In conjunction with these algorithms that rely on randomness, the output of the ray tracing acceleration hardware is constantly being filtered in order to provide frames that effectively display glossy reflections, area light-soft shadows, and ambient occlusion. Researchers have yet to converge on a single methodology for this filtering, but many publications indicate a reliance on cross-bilateral filters and bidirectional reflectance distribution functions (BRDF). Though we will not dive into the math of these filters, we can provide some background on their inner workings. For instance, BRDFs indicate how light reflects off of a surface based on its matte or glossy nature. We can combine these BRDFs with the corresponding Fresnel coefficients, which describe the reflection and transmission of light, in order to create an accurate model of light's interaction with different surfaces. In An Efficient Denoising Algorithm for Global Illumination, the authors utilize the Lambertian reflectance approximation as well, which defines surfaces with brightnesses that do not vary regardless of viewing angle.
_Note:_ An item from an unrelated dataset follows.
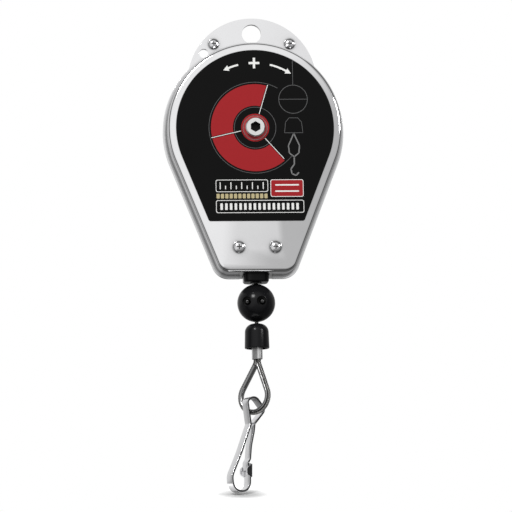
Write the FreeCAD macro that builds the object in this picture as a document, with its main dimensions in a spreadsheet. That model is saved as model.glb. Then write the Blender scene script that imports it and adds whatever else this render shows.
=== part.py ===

They also indicate that by approximating the reflectance vectors of some rays given that the matte-ness and thus the angle of reflection stays relatively near constant over areas the display coherence in a scene, we can factor terms out of the expression for the Monte Carlo integrator in order to calculate the brightness of a surface in a way that will allow us to reconstruct images with less computation than earlier methods required. A series of bilateral filter can then be applied to smooth image or video frames by calculating the intensity of each pixel with the weighted average of the surrounding pixels.